3D code data

══════

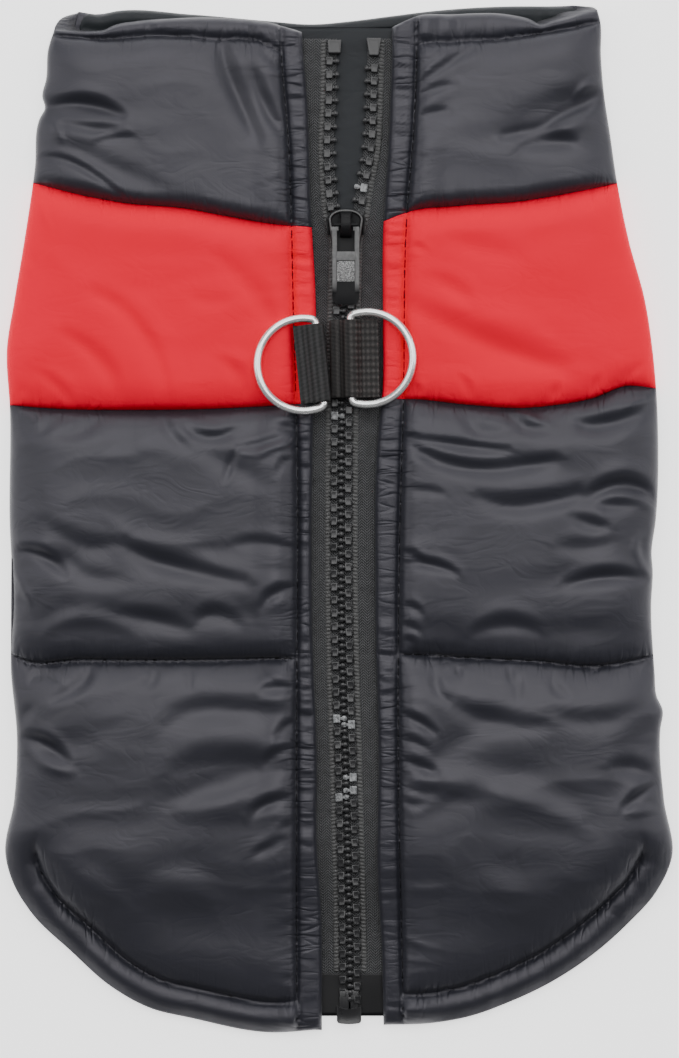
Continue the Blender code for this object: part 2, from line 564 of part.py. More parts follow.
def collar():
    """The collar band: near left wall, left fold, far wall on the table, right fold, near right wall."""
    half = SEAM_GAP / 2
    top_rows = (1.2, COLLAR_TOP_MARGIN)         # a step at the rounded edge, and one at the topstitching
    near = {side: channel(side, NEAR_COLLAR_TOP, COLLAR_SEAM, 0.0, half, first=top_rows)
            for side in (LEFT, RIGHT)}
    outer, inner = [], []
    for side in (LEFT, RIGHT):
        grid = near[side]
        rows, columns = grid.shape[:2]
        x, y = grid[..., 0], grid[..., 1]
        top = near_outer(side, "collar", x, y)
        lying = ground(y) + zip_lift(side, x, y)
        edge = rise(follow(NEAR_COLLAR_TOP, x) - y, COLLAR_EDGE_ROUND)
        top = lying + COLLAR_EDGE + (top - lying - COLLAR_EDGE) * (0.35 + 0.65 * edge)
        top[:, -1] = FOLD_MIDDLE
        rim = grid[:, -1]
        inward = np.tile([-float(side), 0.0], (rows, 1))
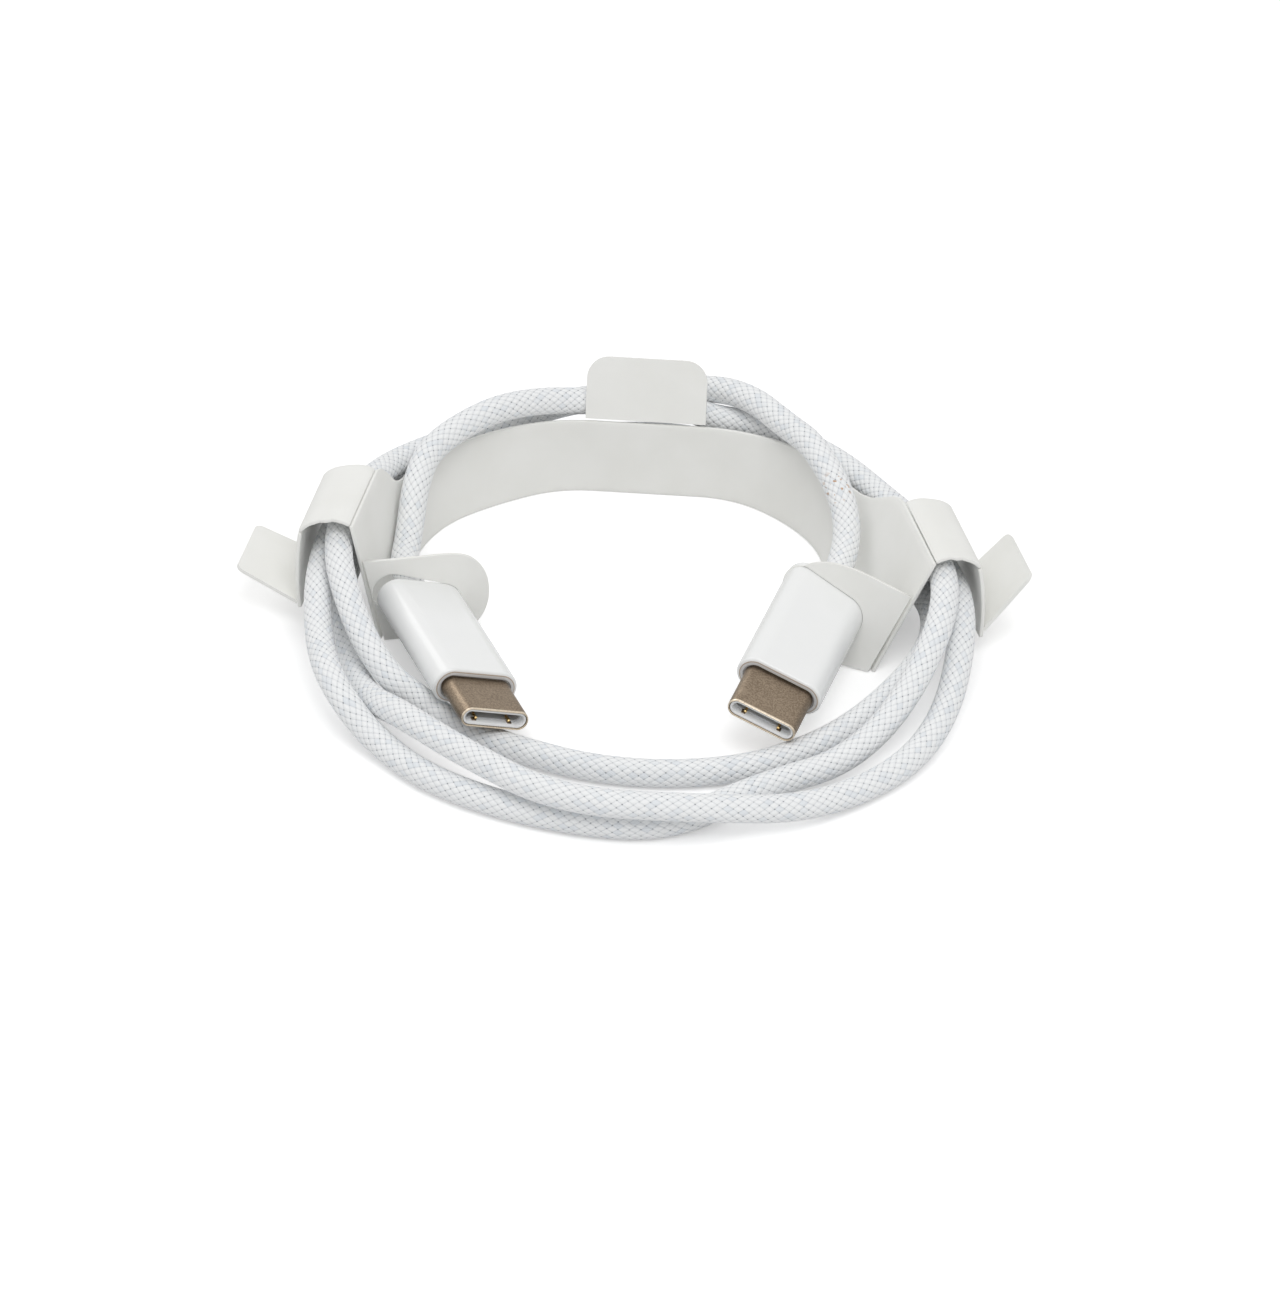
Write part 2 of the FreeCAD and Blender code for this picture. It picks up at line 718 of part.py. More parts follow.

══════

Objective:
Reproduce each record exactly, leaving nothing out.

Answer to this task:
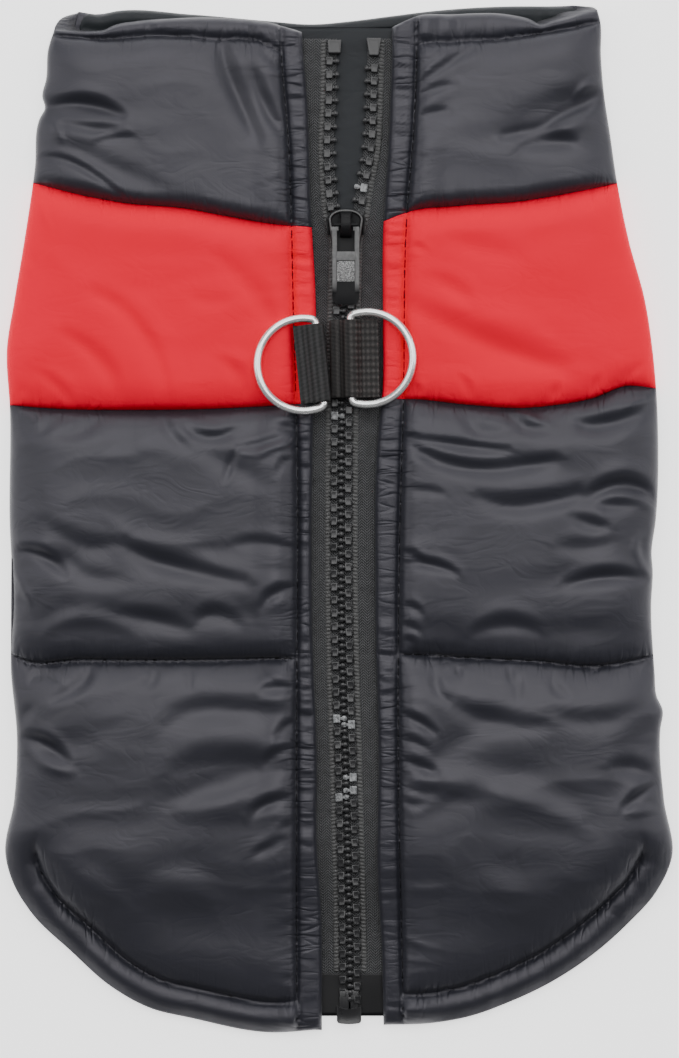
Continue the Blender code for this object: part 2, from line 564 of part.py. More parts follow.
def collar():
    """The collar band: near left wall, left fold, far wall on the table, right fold, near right wall."""
    half = SEAM_GAP / 2
    top_rows = (1.2, COLLAR_TOP_MARGIN)         # a step at the rounded edge, and one at the topstitching
    near = {side: channel(side, NEAR_COLLAR_TOP, COLLAR_SEAM, 0.0, half, first=top_rows)
            for side in (LEFT, RIGHT)}
    outer, inner = [], []
    for side in (LEFT, RIGHT):
        grid = near[side]
        rows, columns = grid.shape[:2]
        x, y = grid[..., 0], grid[..., 1]
        top = near_outer(side, "collar", x, y)
        lying = ground(y) + zip_lift(side, x, y)
        edge = rise(follow(NEAR_COLLAR_TOP, x) - y, COLLAR_EDGE_ROUND)
        top = lying + COLLAR_EDGE + (top - lying - COLLAR_EDGE) * (0.35 + 0.65 * edge)
        top[:, -1] = FOLD_MIDDLE
        rim = grid[:, -1]
        inward = np.tile([-float(side), 0.0], (rows, 1))
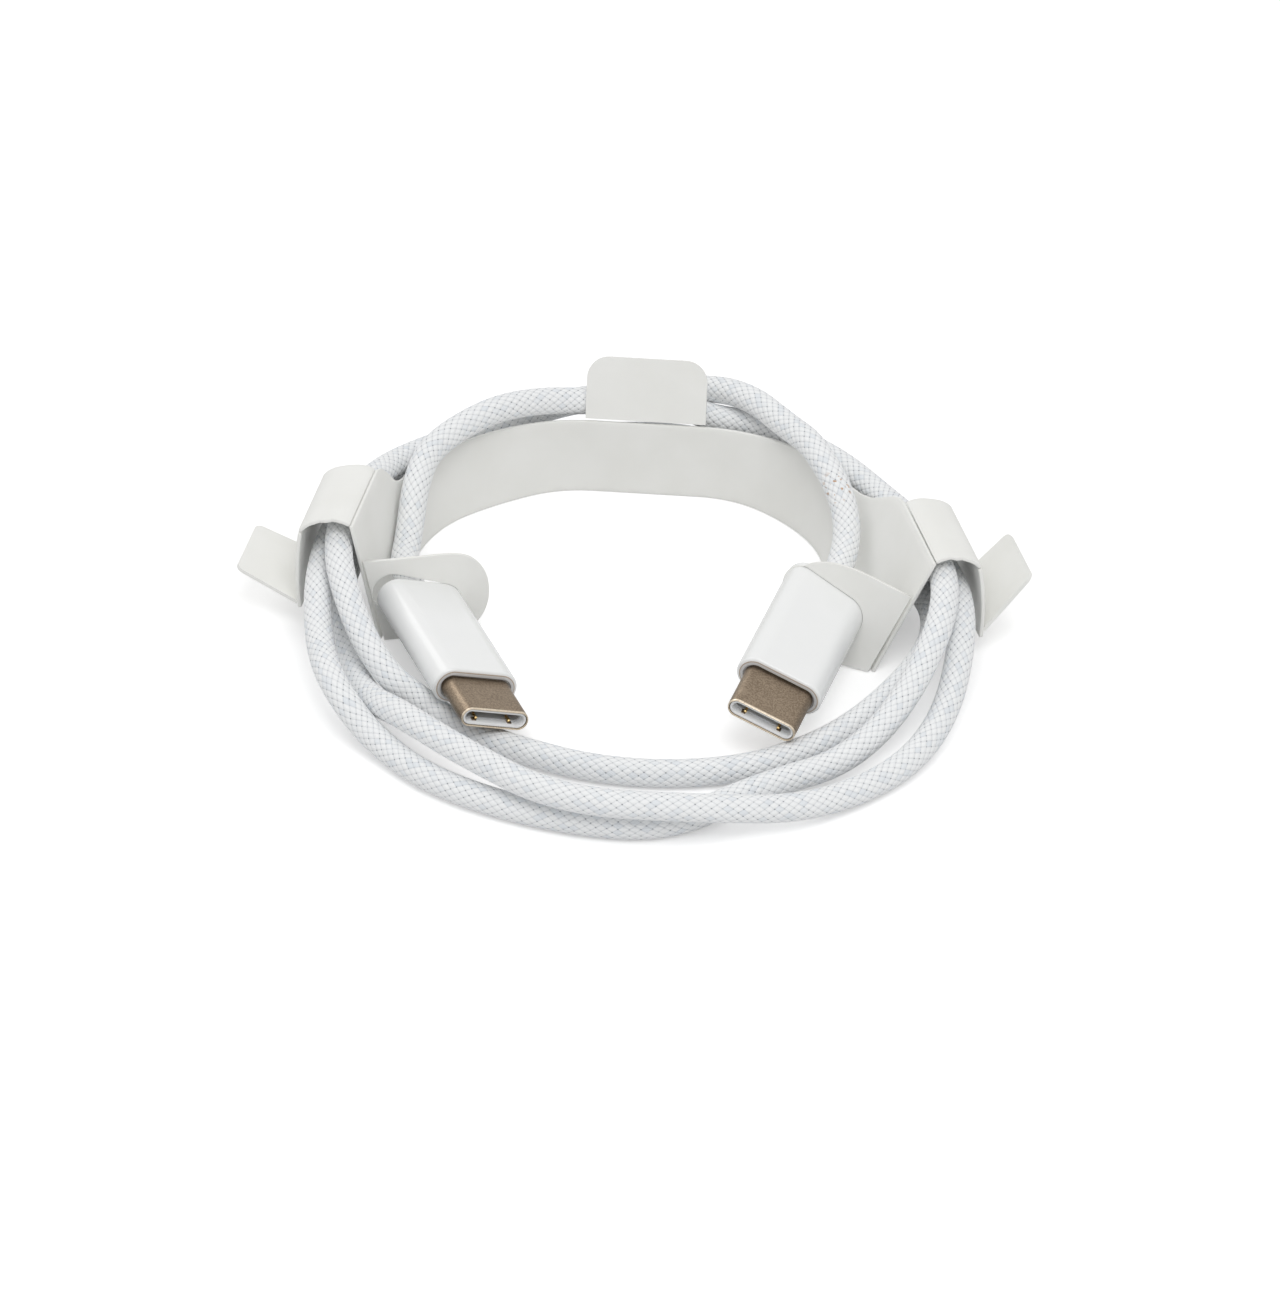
Write part 2 of the FreeCAD and Blender code for this picture. It picks up at line 718 of part.py. More parts follow.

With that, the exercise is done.